* **RECORDED DATA**:
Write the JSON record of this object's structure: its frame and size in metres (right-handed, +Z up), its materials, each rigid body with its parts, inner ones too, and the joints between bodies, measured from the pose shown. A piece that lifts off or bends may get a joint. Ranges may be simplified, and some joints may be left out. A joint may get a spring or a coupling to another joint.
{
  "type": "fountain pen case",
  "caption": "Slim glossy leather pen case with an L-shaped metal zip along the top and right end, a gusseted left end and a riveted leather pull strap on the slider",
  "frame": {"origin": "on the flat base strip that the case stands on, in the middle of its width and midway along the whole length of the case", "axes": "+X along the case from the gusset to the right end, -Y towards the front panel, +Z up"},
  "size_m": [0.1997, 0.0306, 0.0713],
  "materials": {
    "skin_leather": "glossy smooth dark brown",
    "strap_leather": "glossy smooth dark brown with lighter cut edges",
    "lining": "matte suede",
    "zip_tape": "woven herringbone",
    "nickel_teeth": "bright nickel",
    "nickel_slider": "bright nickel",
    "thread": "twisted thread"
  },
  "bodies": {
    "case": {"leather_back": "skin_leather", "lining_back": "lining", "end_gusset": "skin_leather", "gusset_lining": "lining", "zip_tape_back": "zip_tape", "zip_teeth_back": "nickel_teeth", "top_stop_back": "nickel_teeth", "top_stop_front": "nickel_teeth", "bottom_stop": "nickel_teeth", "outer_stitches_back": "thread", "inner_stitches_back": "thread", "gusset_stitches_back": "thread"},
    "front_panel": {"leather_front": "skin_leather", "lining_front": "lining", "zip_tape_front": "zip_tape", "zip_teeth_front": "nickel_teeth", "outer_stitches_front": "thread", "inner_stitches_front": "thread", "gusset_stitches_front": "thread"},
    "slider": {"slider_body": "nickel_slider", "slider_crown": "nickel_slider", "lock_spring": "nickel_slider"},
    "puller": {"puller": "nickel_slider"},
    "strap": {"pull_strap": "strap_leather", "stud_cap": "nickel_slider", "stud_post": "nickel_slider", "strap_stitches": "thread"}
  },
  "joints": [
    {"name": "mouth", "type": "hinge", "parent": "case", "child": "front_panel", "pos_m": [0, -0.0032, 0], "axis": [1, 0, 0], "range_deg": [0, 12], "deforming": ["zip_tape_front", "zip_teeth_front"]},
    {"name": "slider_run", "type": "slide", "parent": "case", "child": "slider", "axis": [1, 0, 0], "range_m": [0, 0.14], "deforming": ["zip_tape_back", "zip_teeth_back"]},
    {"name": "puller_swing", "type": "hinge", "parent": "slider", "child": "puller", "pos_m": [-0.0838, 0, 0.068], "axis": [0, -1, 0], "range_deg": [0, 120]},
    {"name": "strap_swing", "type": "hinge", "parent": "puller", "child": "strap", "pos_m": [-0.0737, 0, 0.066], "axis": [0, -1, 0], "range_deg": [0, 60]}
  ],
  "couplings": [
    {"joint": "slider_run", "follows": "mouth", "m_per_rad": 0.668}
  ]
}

* **DESCRIPTION OF THE TASK**: Quote the whole listing above, leaving nothing out.

* **THE RESPONSE**:
Write the JSON record of this object's structure: its frame and size in metres (right-handed, +Z up), its materials, each rigid body with its parts, inner ones too, and the joints between bodies, measured from the pose shown. A piece that lifts off or bends may get a joint. Ranges may be simplified, and some joints may be left out. A joint may get a spring or a coupling to another joint.
{
  "type": "fountain pen case",
  "caption": "Slim glossy leather pen case with an L-shaped metal zip along the top and right end, a gusseted left end and a riveted leather pull strap on the slider",
  "frame": {"origin": "on the flat base strip that the case stands on, in the middle of its width and midway along the whole length of the case", "axes": "+X along the case from the gusset to the right end, -Y towards the front panel, +Z up"},
  "size_m": [0.1997, 0.0306, 0.0713],
  "materials": {
    "skin_leather": "glossy smooth dark brown",
    "strap_leather": "glossy smooth dark brown with lighter cut edges",
    "lining": "matte suede",
    "zip_tape": "woven herringbone",
    "nickel_teeth": "bright nickel",
    "nickel_slider": "bright nickel",
    "thread": "twisted thread"
  },
  "bodies": {
    "case": {"leather_back": "skin_leather", "lining_back": "lining", "end_gusset": "skin_leather", "gusset_lining": "lining", "zip_tape_back": "zip_tape", "zip_teeth_back": "nickel_teeth", "top_stop_back": "nickel_teeth", "top_stop_front": "nickel_teeth", "bottom_stop": "nickel_teeth", "outer_stitches_back": "thread", "inner_stitches_back": "thread", "gusset_stitches_back": "thread"},
    "front_panel": {"leather_front": "skin_leather", "lining_front": "lining", "zip_tape_front": "zip_tape", "zip_teeth_front": "nickel_teeth", "outer_stitches_front": "thread", "inner_stitches_front": "thread", "gusset_stitches_front": "thread"},
    "slider": {"slider_body": "nickel_slider", "slider_crown": "nickel_slider", "lock_spring": "nickel_slider"},
    "puller": {"puller": "nickel_slider"},
    "strap": {"pull_strap": "strap_leather", "stud_cap": "nickel_slider", "stud_post": "nickel_slider", "strap_stitches": "thread"}
  },
  "joints": [
    {"name": "mouth", "type": "hinge", "parent": "case", "child": "front_panel", "pos_m": [0, -0.0032, 0], "axis": [1, 0, 0], "range_deg": [0, 12], "deforming": ["zip_tape_front", "zip_teeth_front"]},
    {"name": "slider_run", "type": "slide", "parent": "case", "child": "slider", "axis": [1, 0, 0], "range_m": [0, 0.14], "deforming": ["zip_tape_back", "zip_teeth_back"]},
    {"name": "puller_swing", "type": "hinge", "parent": "slider", "child": "puller", "pos_m": [-0.0838, 0, 0.068], "axis": [0, -1, 0], "range_deg": [0, 120]},
    {"name": "strap_swing", "type": "hinge", "parent": "puller", "child": "strap", "pos_m": [-0.0737, 0, 0.066], "axis": [0, -1, 0], "range_deg": [0, 60]}
  ],
  "couplings": [
    {"joint": "slider_run", "follows": "mouth", "m_per_rad": 0.668}
  ]
}